Un père et passe

À Rabat, à l'orée des années 1970, les femmes enceintes se refilaient son adresse comme un sésame à leur entrée dans la vie de mère. D'une douceur sans égal, le docteur Maman (prononcer Mamane), gynécologue, obstétricien et chirurgien officiant à la clinique du Bouregreg, savait apaiser les mères, rassurer les pères, permettre aux futurs parents d'écouter le coeur du bébé à naître (une première à l'époque).
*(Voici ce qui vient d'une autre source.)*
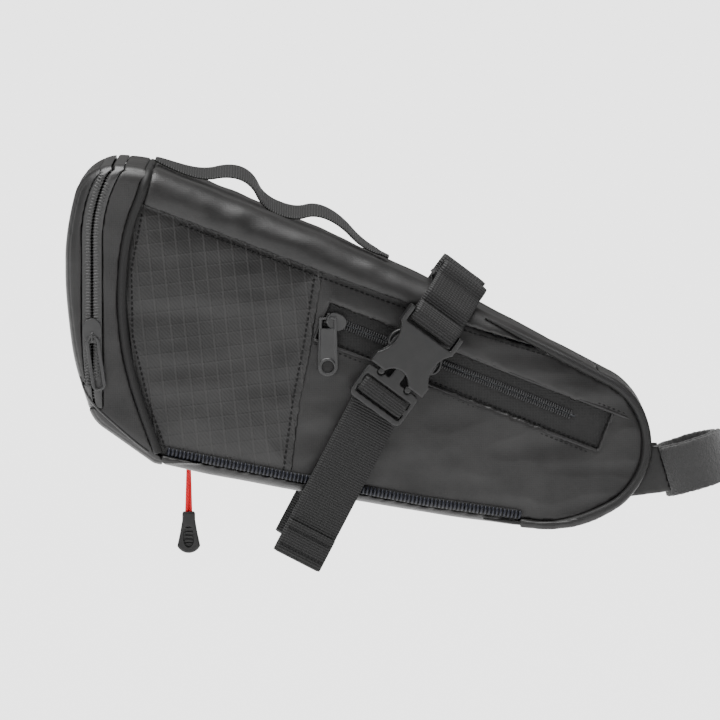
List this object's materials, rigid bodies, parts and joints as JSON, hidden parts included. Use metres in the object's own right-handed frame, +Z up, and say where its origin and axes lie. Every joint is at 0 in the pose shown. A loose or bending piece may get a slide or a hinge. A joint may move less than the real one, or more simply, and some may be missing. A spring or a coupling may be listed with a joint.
{
  "type": "saddle bag",
  "caption": "Wedge saddle bag with a zipped rear lid, side pocket, expander zip, buckled rail straps and a hook-and-loop seatpost strap.",
  "frame": {"origin": "centre of the seatpost strap, on the seatpost axis", "axes": "+X towards the nose of the bag (forward on the bicycle), +Y to the left of the bicycle, +Z up"},
  "size_m": [0.3261, 0.1065, 0.1983],
  "materials": {
    "tarpaulin": "satin",
    "ripstop": "satin",
    "piping": "satin",
    "zip_tape": "matte",
    "zip_coil": "satin",
    "slider_metal": "satin",
    "lining": "matte",
    "foam_board": "matte",
    "buckle_plastic": "satin",
    "webbing": "matte",
    "hook_and_loop": "matte",
    "cord": "satin",
    "grip_rubber": "matte"
  },
  "bodies": {
    "bag": {"bottom_board": "foam_board", "bottom_panel": "tarpaulin", "buckle_female_left": "buckle_plastic", "buckle_female_right": "buckle_plastic", "buckle_male_left": "buckle_plastic", "buckle_male_right": "buckle_plastic", "daisy_webbing": "webbing", "expander_coil_left": "zip_coil", "expander_coil_right": "zip_coil", "expander_zip_tape_left": "zip_tape", "expander_zip_tape_right": "zip_tape", "main_zip_body_half": "zip_tape", "nose_gusset": "tarpaulin", "nose_piping_left": "piping", "nose_piping_right": "piping", "pocket_coil": "zip_coil", "pocket_lining": "lining", "pocket_zip_tape": "zip_tape", "rail_strap_anchor": "webbing", "rail_strap_left": "webbing", "rail_strap_right": "webbing", "rear_gusset": "tarpaulin", "rear_piping": "piping", "seatpost_anchor": "webbing", "seatpost_strap": "hook_and_loop", "side_panel_front_left": "tarpaulin", "side_panel_front_right": "tarpaulin", "side_panel_rear_left": "ripstop", "side_panel_rear_right": "ripstop", "sling_strap": "webbing", "top_panel": "tarpaulin"},
    "lid": {"lid_panel": "tarpaulin", "main_zip_lid_half": "zip_tape", "lid_board": "foam_board", "lid_mesh_pocket": "lining"},
    "main_slider": {"main_slider": "slider_metal"},
    "main_puller": {"main_puller": "slider_metal"},
    "pocket_slider": {"pocket_slider": "slider_metal"},
    "pocket_puller": {"pocket_puller": "slider_metal"},
    "expander_slider": {"expander_slider": "slider_metal", "pull_cord": "cord", "cord_grip": "grip_rubber"},
    "prong_front_right": {"prong_front_right": "buckle_plastic"},
    "prong_back_right": {"prong_back_right": "buckle_plastic"},
    "prong_front_left": {"prong_front_left": "buckle_plastic"},
    "prong_back_left": {"prong_back_left": "buckle_plastic"},
    "seatpost_flap": {"seatpost_flap": "hook_and_loop"}
  },
  "joints": [
    {"name": "lid_hinge", "type": "hinge", "parent": "bag", "child": "lid", "pos_m": [-0.294, 0, 0.0308], "axis": [0, -1, 0], "range_deg": [0, 110]},
    {"name": "main_slider_travel", "type": "slide", "parent": "bag", "child": "main_slider", "axis": [0, 0, 1], "range_m": [-0.012, 0.036]},
    {"name": "main_puller_lift", "type": "hinge", "parent": "main_slider", "child": "main_puller", "pos_m": [-0.2915, -0.05255, 0.0656], "axis": [-0.9903, 0, -0.1392], "range_deg": [0, 100]},
    {"name": "pocket_slider_travel", "type": "slide", "parent": "bag", "child": "pocket_slider", "axis": [0.9222, 0.0959, -0.3746], "range_m": [0, 0.112]},
    {"name": "pocket_puller_lift", "type": "hinge", "parent": "pocket_slider", "child": "pocket_puller", "pos_m": [-0.17758, -0.03833, 0.07357], "axis": [-0.9946, -0.1034, 0], "range_deg": [0, 85]},
    {"name": "expander_slider_travel", "type": "slide", "parent": "bag", "child": "expander_slider", "axis": [0.9735, -0.1012, -0.2052], "range_m": [0, 0.038]},
    {"name": "prong_front_right_squeeze", "type": "hinge", "parent": "bag", "child": "prong_front_right", "pos_m": [-0.13902, -0.04196, 0.03902], "axis": [0.1034, -0.9946, 0], "range_deg": [0, 9], "stiffness_Nm_per_rad": 0.5},
    {"name": "prong_back_right_squeeze", "type": "hinge", "parent": "bag", "child": "prong_back_right", "pos_m": [-0.15182, -0.04329, 0.04854], "axis": [0.1034, -0.9946, 0], "range_deg": [-9, 0], "stiffness_Nm_per_rad": 0.5},
    {"name": "prong_front_left_squeeze", "type": "hinge", "parent": "bag", "child": "prong_front_left", "pos_m": [-0.13902, 0.04196, 0.03902], "axis": [-0.1034, -0.9946, 0], "range_deg": [0, 9], "stiffness_Nm_per_rad": 0.5},
    {"name": "prong_back_left_squeeze", "type": "hinge", "parent": "bag", "child": "prong_back_left", "pos_m": [-0.15182, 0.04329, 0.04854], "axis": [-0.1034, -0.9946, 0], "range_deg": [-9, 0], "stiffness_Nm_per_rad": 0.5},
    {"name": "seatpost_flap_peel", "type": "hinge", "parent": "bag", "child": "seatpost_flap", "pos_m": [-0.01193, -0.01245, -0.00353], "axis": [-0.284, 0, 0.9588], "range_deg": [-74, 0]}
  ],
  "couplings": [
    {"joint": "prong_back_right_squeeze", "follows": "prong_front_right_squeeze", "ratio": -1},
    {"joint": "prong_back_left_squeeze", "follows": "prong_front_left_squeeze", "ratio": -1}
  ]
}
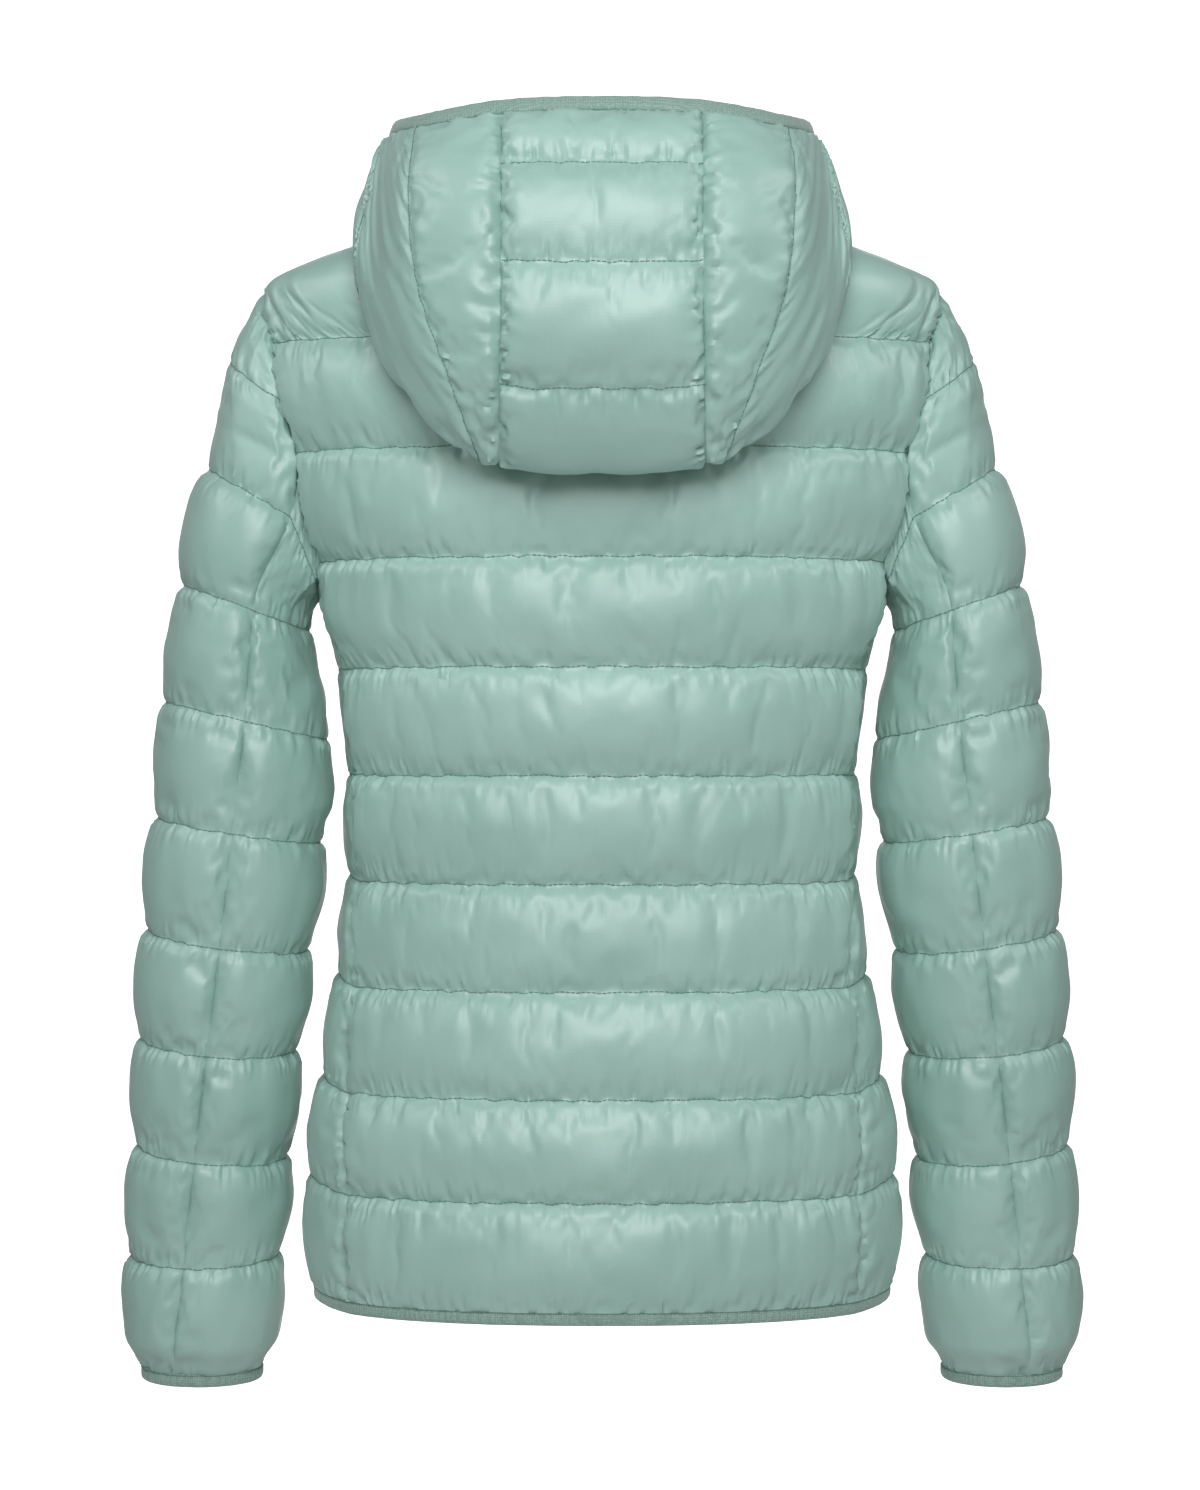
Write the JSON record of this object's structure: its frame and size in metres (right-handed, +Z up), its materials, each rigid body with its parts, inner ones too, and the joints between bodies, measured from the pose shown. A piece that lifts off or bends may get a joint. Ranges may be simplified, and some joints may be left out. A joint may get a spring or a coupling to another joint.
{
  "type": "hooded down jacket",
  "caption": "Slim hooded down jacket with cross-quilted channels, bound cuffs and hem and a full front zip, filled out as worn with the hood back.",
  "frame": {"origin": "centre of the neck base, where the wearer's shoulders hold the jacket", "axes": "+Z up, the wearer faces -Y, +X is the wearer's left"},
  "size_m": [0.5866, 0.3262, 0.7543],
  "materials": {
    "shell": "satin woven nylon",
    "elastic": "matte elastic binding",
    "zip_tape": "matte woven tape",
    "zip_enamel": "gloss"
  },
  "bodies": {
    "garment": {"back": "shell", "front_left": "shell", "front_right": "shell", "sleeve_upper_left": "shell", "sleeve_upper_right": "shell", "sleeve_under_left": "shell", "sleeve_under_right": "shell", "hood_centre": "shell", "hood_side_left": "shell", "hood_side_right": "shell", "hem_binding": "elastic", "hood_binding": "elastic", "cuff_binding_left": "elastic", "cuff_binding_right": "elastic", "zip_tape_left": "zip_tape", "zip_tape_right": "zip_tape", "zip_slider": "zip_enamel", "zip_box": "zip_enamel"},
    "pull_tab": {"zip_pull_tab": "zip_enamel"}
  },
  "joints": [
    {"name": "pull_tab_hinge", "type": "hinge", "parent": "garment", "child": "pull_tab", "pos_m": [0, -0.1014, -0.009], "axis": [-1, 0, 0], "range_deg": [0, 150]}
  ]
}
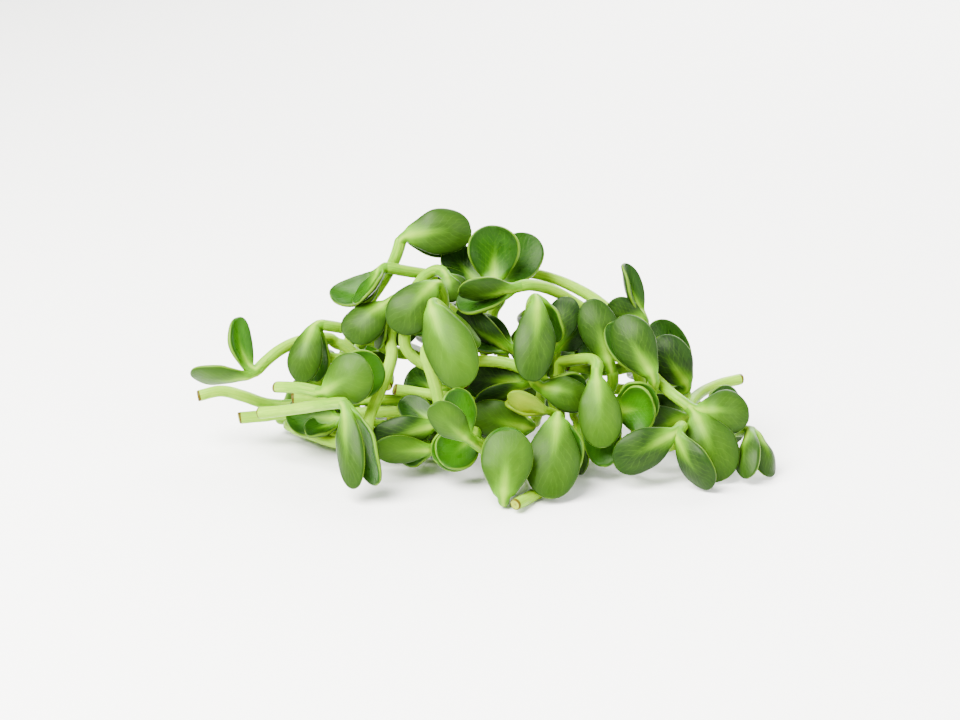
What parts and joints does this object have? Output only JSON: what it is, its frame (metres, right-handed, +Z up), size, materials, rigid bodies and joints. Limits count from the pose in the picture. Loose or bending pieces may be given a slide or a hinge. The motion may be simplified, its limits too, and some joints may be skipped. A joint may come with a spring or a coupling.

C'est l'histoire de ce médecin exceptionnellement humain qu'a choisie de raconter Éric Fottorino, le directeur du journal « Le Monde ». L'histoire de son père. Et de réussir un récit bouleversant et magnifique sur l'identité, le départ des Juifs du Maroc dans les années 1970, la morsure toujours à vif de l'exil.Mais « Questions à mon père » est d'abord l'histoire d'une rencontre ratée entre un papa et son fils. Né à Fès, Maurice Maman part faire ses études de médecine à Bordeaux. Il s'éprend d'une jeune fille qui tombe enceinte. Malheureusement, elle n'a pas l'âge de la majorité. Et lui, est obligé de rentrer au pays pour renouveler ses papiers. Lorsque Éric naît, sa grand-mère maternelle s'empresse de le déclarer de père inconnu. Et menace sa fille de lui retirer son enfant, si elle se remet avec Maurice Maman. C'est seulement à 17 ans, alors que sa mère s'est remariée avec Michel Fottorino qui l'a adopté («  L'homme qui m'aimait tout bas », Gallimard), qu'Éric parvient à retrouver son père biologique. Mais les rencontres, très espacées, sont vindicatives de la part du fils qui en veut à Maurice et s'empêche de l'aimer par peur de blesser l'homme qui lui a donné son nom. À la mort de celui-ci, ils ont fini par se retrouver. Éric pose alors des questions par mail, auxquelles le père répond. Et raconte les siens, l'antisémitisme, le rapport au Maroc qu'il a toujours dans la peau, à la France adorée, et aux Français évoqués « sur un ton où la méfiance le dispute à la déception ». Fottorino retranscrit tout cela avec une justesse et une délicatesse à vous arracher des larmes. Et à travers l'émerveillement que lui procure la découverte de cet homme, c'est sa propre identité qu'il parvient à définir. Yasmine Youssi« Questions à mon père », Gallimard, 201 pages, 16,90 euros.